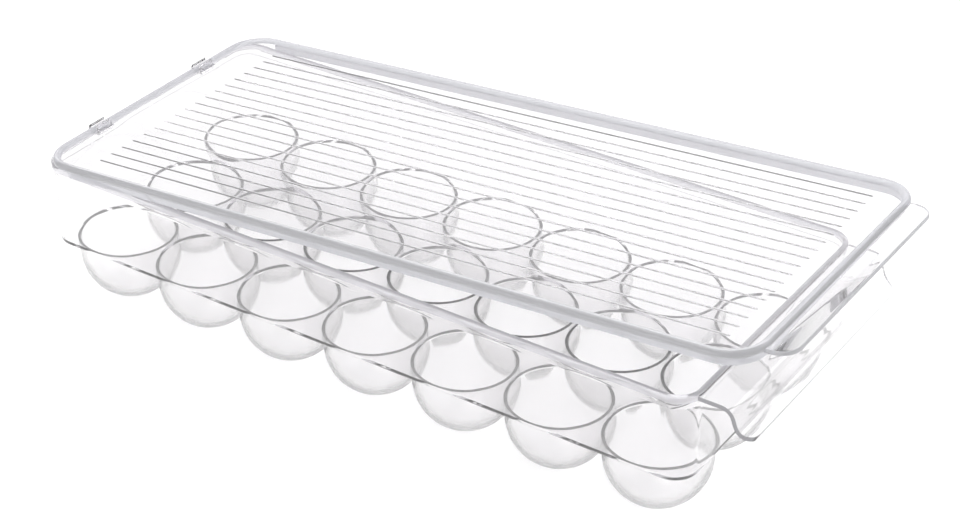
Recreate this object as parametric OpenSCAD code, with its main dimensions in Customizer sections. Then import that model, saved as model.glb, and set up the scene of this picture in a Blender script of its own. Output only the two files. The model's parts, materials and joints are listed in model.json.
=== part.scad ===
// Keeper tray with rows of round cups and a ribbed lid that flips up on a rod at the far end.
// Millimetres. The origin is the centre of the middle cup's foot, on the surface it stands on.
// +X runs towards the pull handle, +Y to the back, +Z up. The lid is drawn slightly open.

/* [Cups] */
// Cups along the tray
cup_columns = 7; // [3:2:9]
// Rows of cups across the tray
cup_rows = 3; // [3:2:5]
// Radius of a cup inside its straight neck
cup_inner_r = 22.5; // [18:0.1:27]
// Wall of a cup
cup_wall = 1.6; // [1.4:0.1:2.4]
// Gap between the outsides of neighbouring cups
cup_gap = 1; // [0.6:0.1:10]
// Depth from the deck's top to the surface that the cups stand on
cup_depth = 33.8; // [32:0.2:45]
// Radius of the flat foot under each cup
foot_r = 6; // [3:0.5:10]
// Rounding of a cup's mouth, where it runs into the deck
mouth_round = 1.5; // [0.8:0.1:1.7]

/* [Tray] */
// Depth from the rim's top to the deck's top
tray_depth = 41.2; // [20:0.2:60]
// Thickness of the deck between the cups
deck_t = 1.8; // [1.7:0.1:2.5]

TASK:
Nothing should be changed: write out all of the data as is.

THE OUTPUT:
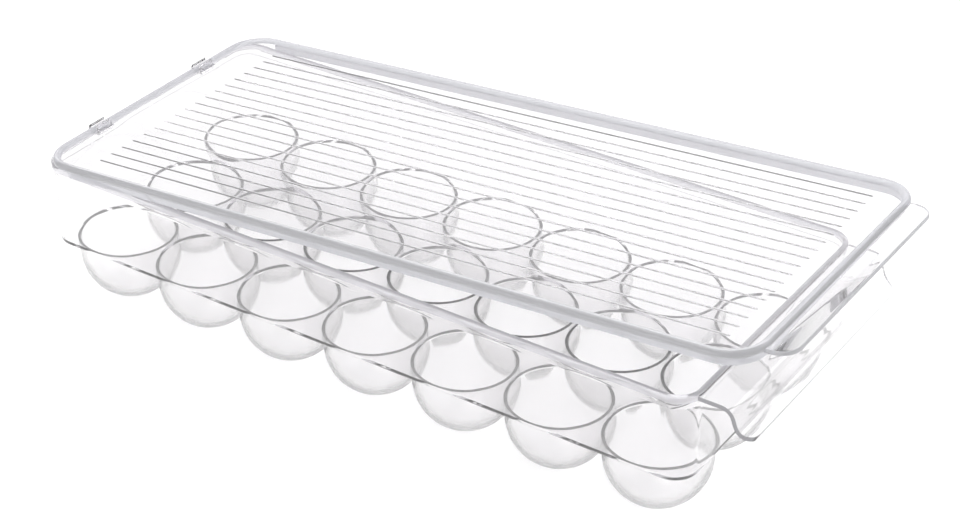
Recreate this object as parametric OpenSCAD code, with its main dimensions in Customizer sections. Then import that model, saved as model.glb, and set up the scene of this picture in a Blender script of its own. Output only the two files. The model's parts, materials and joints are listed in model.json.
=== part.scad ===
// Keeper tray with rows of round cups and a ribbed lid that flips up on a rod at the far end.
// Millimetres. The origin is the centre of the middle cup's foot, on the surface it stands on.
// +X runs towards the pull handle, +Y to the back, +Z up. The lid is drawn slightly open.

/* [Cups] */
// Cups along the tray
cup_columns = 7; // [3:2:9]
// Rows of cups across the tray
cup_rows = 3; // [3:2:5]
// Radius of a cup inside its straight neck
cup_inner_r = 22.5; // [18:0.1:27]
// Wall of a cup
cup_wall = 1.6; // [1.4:0.1:2.4]
// Gap between the outsides of neighbouring cups
cup_gap = 1; // [0.6:0.1:10]
// Depth from the deck's top to the surface that the cups stand on
cup_depth = 33.8; // [32:0.2:45]
// Radius of the flat foot under each cup
foot_r = 6; // [3:0.5:10]
// Rounding of a cup's mouth, where it runs into the deck
mouth_round = 1.5; // [0.8:0.1:1.7]

/* [Tray] */
// Depth from the rim's top to the deck's top
tray_depth = 41.2; // [20:0.2:60]
// Thickness of the deck between the cups
deck_t = 1.8; // [1.7:0.1:2.5]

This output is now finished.